> **What to work on**: From the records below, copy out exactly the lines from the one containing "const rug = new THREE.Group();" to the one containing "obj.matrix_world = Matrix.Identity(4)", both included. Add nothing else.

> **Available records**:
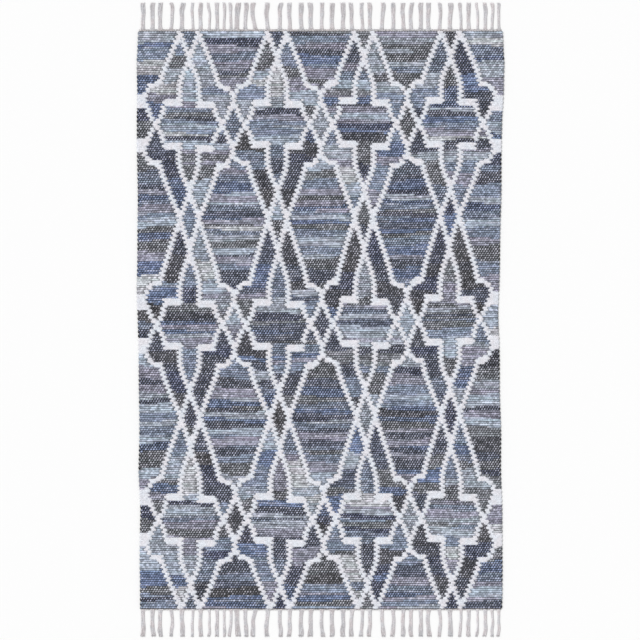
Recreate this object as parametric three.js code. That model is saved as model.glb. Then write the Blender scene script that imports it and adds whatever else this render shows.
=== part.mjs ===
import * as THREE from 'three';

// A flat-woven rag rug of denim strips on cotton warps, lying flat. Millimetres.
// X runs across the rug, Y along it to its far end, and Z up from the floor.
// The origin is under the rug's middle, on the floor.

// Driving dimensions of the cloth
const RUG_LENGTH = 2438;        // end to end of the woven cloth, headings included
const WEAVE_THICKNESS = 8;      // one warp with a denim strip over it and one under it

// Driving dimensions of the two ends
const HEADING_DEPTH = 9;        // the few tight picks of cotton that close each end
const YARN_THICKNESS = 5;       // heading and fringe lie a little lower than the weave
const FRINGE_LENGTH = 113;      // loose warp ends, trimmed to one line
const PIECE_GAP = 0.3;          // clearance between the weave and a heading

// A tassel is widest where its yarns spread: at the heading and at its cut end.
// A row is a section across the tassel.
const TASSEL_SECTIONS = [
  // along: 0 at the heading, 1 at the cut end; share: part of the tassel's width
  { along: 0.00, share: 1.22 },
  { along: 0.09, share: 0.96 },
  { along: 0.25, share: 0.92 },
  { along: 0.42, share: 0.95 },
  { along: 0.58, share: 1.02 },
  { along: 0.74, share: 1.10 },
  { along: 0.88, share: 1.18 },
  { along: 1.00, share: 1.16 },
];

// The hand-beaten selvedges wander. A row is a section across the rug, from the far end to
// the near one: the distance along the rug and where the left and right selvedges lie.
const SELVEDGE_SECTIONS = [
  { y: 1219, left: -764, right: 763 },
  { y: 1130, left: -767, right: 766 },
  { y: 1080, left: -770, right: 770 },
  { y: 960, left: -767, right: 768 },
  { y: 846, left: -769, right: 760 },
  { y: 670, left: -766, right: 757 },
  { y: 490, left: -766, right: 754 },
  { y: 316, left: -767, right: 752 },
  { y: 140, left: -770, right: 749 },
  { y: 20, left: -764, right: 744 },
  { y: -155, left: -761, right: 748 },
  { y: -330, left: -760, right: 750 },
  { y: -506, left: -760, right: 756 },
  { y: -640, left: -761, right: 757 },
  { y: -800, left: -753, right: 760 },
  { y: -1035, left: -757, right: 761 },
  { y: -1219, left: -755, right: 760 },
];

// The loose warp ends hang together in flat tassels, the same at both ends of the rug.
// A row is a tassel: the place of its root, its width, how far its middle bows to the
// right, and how far its cut end leans to the right.
const TASSELS = [
  // at, wide, bow, lean
  [-746, 17, -1, 2],
  [-706, 17, -1, 2],
  [-672, 17, -5, 3],
  [-628, 14, 5, 0],
  [-583, 18, -1, 4],
  [-536, 11, 0, -4],
  [-504, 16, 0, -1],
  [-468, 10, 3, -3],
  [-436, 15, 3, -2],
  [-406, 11, 2, 0],
  [-377, 12, 3, -6],
  [-353, 20, 0, 6],
  [-317, 16, 0, 4],
  [-273, 17, -6, -11],
  [-221, 17, -3, -5],
  [-171, 16, -2, 4],
  [-129, 16, 0, -3],
  [-79, 18, -3, -3],
  [-40, 18, -2, -2],
  [5, 15, -2, 3],
  [48, 18, -1, 0],
  [94, 18, 0, 0],
  [132, 16, 0, -6],
  [176, 14, 0, -5],
  [207, 16, 1, -3],
  [257, 16, 0, 6],
  [304, 16, 3, -2],
  [348, 16, -1, -3],
  [380, 16, -3, 2],
  [420, 17, 0, 2],
  [454, 17, -5, 3],
  [498, 14, 5, 0],
  [543, 18, -1, 4],
  [590, 12, 0, -4],
  [622, 16, 0, -2],
  [659, 10, 2, -3],
  [691, 15, 3, -3],
  [719, 12, 3, 1],
  [748, 12, 2, -3],
];

const HALF_LENGTH = RUG_LENGTH / 2;
const WEAVE_HALF_LENGTH = HALF_LENGTH - HEADING_DEPTH - PIECE_GAP;

const denimMaterial = new THREE.MeshStandardMaterial({
  color: 0x7a8190, roughness: 0.95, metalness: 0,
});
const cottonMaterial = new THREE.MeshStandardMaterial({
  color: 0xcfcdd0, roughness: 0.9, metalness: 0,
});

// A flat piece that stands on the floor, from its outline and its thickness
function flatPiece(name, outline, thickness, material) {
  const shape = new THREE.Shape(outline);
  const geometry = new THREE.ExtrudeGeometry(shape, { depth: thickness, bevelEnabled: false });
  const mesh = new THREE.Mesh(geometry, material);
  mesh.name = name;
  return mesh;
}

// The woven cloth: up the right selvedge and down the left one, cut short at the headings
function weaveOutline() {
  const trimmed = SELVEDGE_SECTIONS.map(({ y, left, right }) => ({
    y: THREE.MathUtils.clamp(y, -WEAVE_HALF_LENGTH, WEAVE_HALF_LENGTH), left, right,
  }));
  const leftSide = trimmed.map(({ y, left }) => new THREE.Vector2(left, y));
  const rightSide = trimmed.map(({ y, right }) => new THREE.Vector2(right, y));
  return [...leftSide, ...rightSide.reverse()];
}

// One side of a tassel, from its root to its cut end: side is -1 on the left, 1 on the right
function tasselSide([at, wide, bow, lean], side) {
  return TASSEL_SECTIONS.map(({ along, share }) => {
    const centre = at + lean * along + 4 * bow * along * (1 - along);
    return new THREE.Vector2(centre + side * wide * share / 2, HALF_LENGTH + FRINGE_LENGTH * along);
  });
}

// A heading with its tassels, as one comb that points along +Y
function combOutline({ left, right }) {
  const heel = HALF_LENGTH - HEADING_DEPTH;
  const teeth = TASSELS.flatMap((tassel) => [
    ...tasselSide(tassel, -1),
    ...tasselSide(tassel, 1).reverse(),
  ]);
  return [
    new THREE.Vector2(left, heel),
    new THREE.Vector2(left, HALF_LENGTH),
    ...teeth,
    new THREE.Vector2(right, HALF_LENGTH),
    new THREE.Vector2(right, heel),
  ];
}

const farSection = SELVEDGE_SECTIONS[0];
const nearSection = SELVEDGE_SECTIONS[SELVEDGE_SECTIONS.length - 1];
const nearOutline = combOutline(nearSection).map(({ x, y }) => new THREE.Vector2(x, -y));

const rug = new THREE.Group();
rug.add(flatPiece('woven_body', weaveOutline(), WEAVE_THICKNESS, denimMaterial));
rug.add(flatPiece('fringe_far', combOutline(farSection), YARN_THICKNESS, cottonMaterial));
rug.add(flatPiece('fringe_near', nearOutline, YARN_THICKNESS, cottonMaterial));

export default rug;
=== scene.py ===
# %% [markdown]
# This lesson finishes a flat-woven rag rug that is seen from straight above.
# The real rug has thin cotton warps along its length, and a thick weft of torn denim strips across
# it that hides them. A soft white cotton weft draws a trellis between the denim.
# It could be a flat plane with a picture of cloth on it. Real yarns were chosen instead, because the
# saw-tooth edges of the trellis and the salt-and-pepper grain both come from how the yarns cross.
# Everything is in metres, unless a name or a comment says otherwise.

import math

import bmesh
import bpy
import numpy as np
from mathutils import Matrix


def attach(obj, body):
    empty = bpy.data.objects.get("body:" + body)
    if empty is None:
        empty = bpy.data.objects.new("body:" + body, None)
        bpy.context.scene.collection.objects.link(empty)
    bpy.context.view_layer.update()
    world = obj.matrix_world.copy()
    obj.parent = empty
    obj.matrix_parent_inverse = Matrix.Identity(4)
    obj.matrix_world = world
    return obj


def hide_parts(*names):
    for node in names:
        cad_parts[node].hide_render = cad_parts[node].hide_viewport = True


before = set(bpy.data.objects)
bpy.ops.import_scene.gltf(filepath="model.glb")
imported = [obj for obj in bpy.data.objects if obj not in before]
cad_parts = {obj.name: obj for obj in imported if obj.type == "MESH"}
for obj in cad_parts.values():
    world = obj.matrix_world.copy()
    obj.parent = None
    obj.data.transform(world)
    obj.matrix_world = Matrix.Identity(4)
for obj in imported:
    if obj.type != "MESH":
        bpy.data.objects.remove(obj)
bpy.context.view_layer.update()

# %% [markdown]
# The picture is taken from straight above. A very long lens from far away keeps the rug's edges
# parallel, as they are in the photograph, and still works from any other side.

# %% Place the camera
METRES_PER_PIXEL = 0.0042
PIXELS_ACROSS_PICTURE = 640
CAMERA_HEIGHT = 24.0
PICTURE_CENTRE = (-0.002, -0.002)
SENSOR_WIDTH = 36.0      # millimetres
FARTHEST_SEEN = 100.0

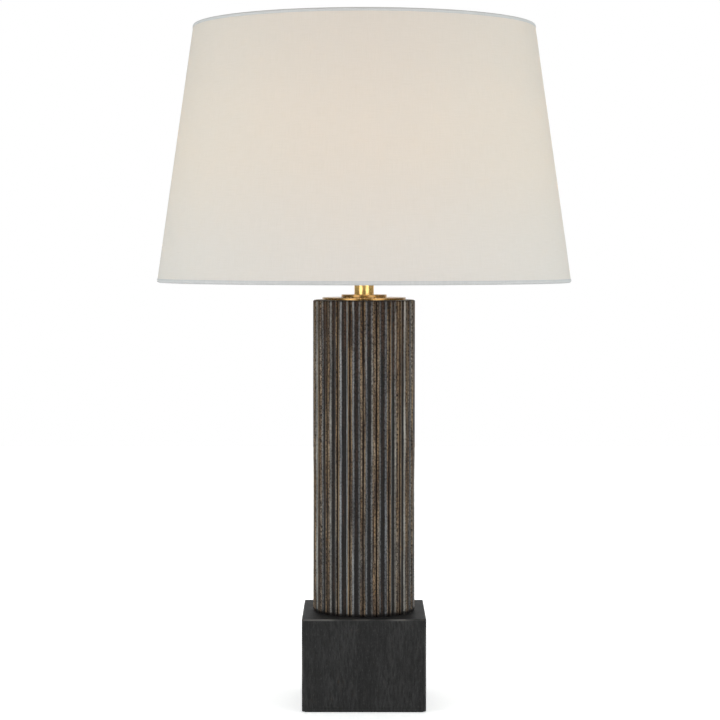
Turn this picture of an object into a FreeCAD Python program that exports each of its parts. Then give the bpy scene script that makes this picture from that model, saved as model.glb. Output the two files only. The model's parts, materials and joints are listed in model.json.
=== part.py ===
"""A column table lamp: a fluted column on a black wooden plinth, with brass plates and neck, a screw
lampholder with its bulb, a detachable harp, and a tapered linen shade.

Sizes are in millimetres and angles in degrees. +Z is up, -Y is the front, and the origin is on the
table, under the middle of the plinth. Heights are worked out upwards, each piece from the one that
carries it."""

import FreeCAD
import Part

import math
import os

from FreeCAD import Vector

# Clearances
SEAT_GAP = 0.1  # round a piece that is seated in another
RUN_GAP = 0.08  # round a pin or stud that turns
SLIDE_GAP = 0.25  # round a piece that slides on or lifts out

# Plinth: a mitred box of black-stained wood, about 5 inches square
PLINTH_WIDTH = 128.0
PLINTH_HEIGHT = 95.8
PLINTH_WALL = 12.0
PLINTH_CORNER_RADIUS = 1.8
PLINTH_EDGE_RADIUS = 0.9
FELT_THICKNESS = 1.0
FELT_INSET = 2.5
BOARD_THICKNESS = 5.0
BOARD_GAP = 0.3
CORNER_BLOCK_WIDTH = 14.0
CORNER_BLOCK_HEIGHT = 44.0
BOARD_SCREW_RADIUS = 1.7
BOARD_SCREW_HEAD_RADIUS = 3.4
BOARD_SCREW_HEAD_HEIGHT = 2.0
BOARD_SCREW_LENGTH = 22.0
WEIGHT_THICKNESS = 28.0
WEIGHT_GAP = 2.3
WEIGHT_CORNER_RADIUS = 8.0

# Cord outlet in the back of the plinth
OUTLET_HEIGHT = 22.0
OUTLET_BORE_RADIUS = 3.7
OUTLET_BARREL_RADIUS = 4.9
OUTLET_FLANGE_RADIUS = 7.5
OUTLET_FLANGE_THICKNESS = 2.0
OUTLET_TAIL = 5.0
OUTLET_NUT_FLATS = 14.3
OUTLET_NUT_HEIGHT = 3.5

# Threaded rod that clamps the lamp together, with its lower nut and washers
ROD_RADIUS = 4.85
ROD_BORE_RADIUS = 3.2
ROD_TAIL = 5.0
ROD_NUT_FLATS = 14.3
ROD_NUT_HEIGHT = 5.0
LOCK_WASHER_RADIUS = 8.5
LOCK_WASHER_THICKNESS = 1.4
LOCK_WASHER_SPLIT = 1.6
ROD_WASHER_RADIUS = 16.0
ROD_WASHER_THICKNESS = 2.0

# Column: hollow flutes with rounded lips, and a fine V joint between each flute and the next
COLUMN_RADIUS = 53.4
COLUMN_HEIGHT = 326.8
COLUMN_BORE_RADIUS = 9.0
COLUMN_END_RADIUS = 2.0
COLUMN_TURN = -1.1
FLUTE_COUNT = 24
FLUTE_DEPTH = 2.7
LIP_WIDTH = 1.9
LIP_RISE = 0.45
JOINT_WIDTH = 1.3
JOINT_DEPTH = 1.7
CHECK_RING_RADIUS = 16.0
CHECK_RING_THICKNESS = 4.0

# Brass plates and neck
CAP_PLATE_RADIUS = 43.8
CAP_PLATE_THICKNESS = 2.5
COLLAR_PLATE_RADIUS = 23.8
COLLAR_PLATE_THICKNESS = 3.0
PLATE_EDGE_RADIUS = 0.35
NECK_RADIUS = 10.3
NECK_WALL = 1.0
NECK_LENGTH = 31.0
SPIGOT_HEIGHT = 2.0
NECK_WASHER_THICKNESS = 2.0

# Harp saddle: a bent brass strip with a half-round post for each foot of the harp
SADDLE_WIDTH = 12.7
SADDLE_THICKNESS = 1.5
SADDLE_FLAT = 13.0  # from the axis to the first bend
SADDLE_BEND_RUN = 8.0
SADDLE_BEND_RISE = 6.0
POST_HEIGHT = 12.0
POST_WALL = 1.1
POST_GAP = 0.15
SADDLE_NUT_HEIGHT = 4.5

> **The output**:
const rug = new THREE.Group();
rug.add(flatPiece('woven_body', weaveOutline(), WEAVE_THICKNESS, denimMaterial));
rug.add(flatPiece('fringe_far', combOutline(farSection), YARN_THICKNESS, cottonMaterial));
rug.add(flatPiece('fringe_near', nearOutline, YARN_THICKNESS, cottonMaterial));

export default rug;
=== scene.py ===
# %% [markdown]
# This lesson finishes a flat-woven rag rug that is seen from straight above.
# The real rug has thin cotton warps along its length, and a thick weft of torn denim strips across
# it that hides them. A soft white cotton weft draws a trellis between the denim.
# It could be a flat plane with a picture of cloth on it. Real yarns were chosen instead, because the
# saw-tooth edges of the trellis and the salt-and-pepper grain both come from how the yarns cross.
# Everything is in metres, unless a name or a comment says otherwise.

import math

import bmesh
import bpy
import numpy as np
from mathutils import Matrix


def attach(obj, body):
    empty = bpy.data.objects.get("body:" + body)
    if empty is None:
        empty = bpy.data.objects.new("body:" + body, None)
        bpy.context.scene.collection.objects.link(empty)
    bpy.context.view_layer.update()
    world = obj.matrix_world.copy()
    obj.parent = empty
    obj.matrix_parent_inverse = Matrix.Identity(4)
    obj.matrix_world = world
    return obj


def hide_parts(*names):
    for node in names:
        cad_parts[node].hide_render = cad_parts[node].hide_viewport = True


before = set(bpy.data.objects)
bpy.ops.import_scene.gltf(filepath="model.glb")
imported = [obj for obj in bpy.data.objects if obj not in before]
cad_parts = {obj.name: obj for obj in imported if obj.type == "MESH"}
for obj in cad_parts.values():
    world = obj.matrix_world.copy()
    obj.parent = None
    obj.data.transform(world)
    obj.matrix_world = Matrix.Identity(4)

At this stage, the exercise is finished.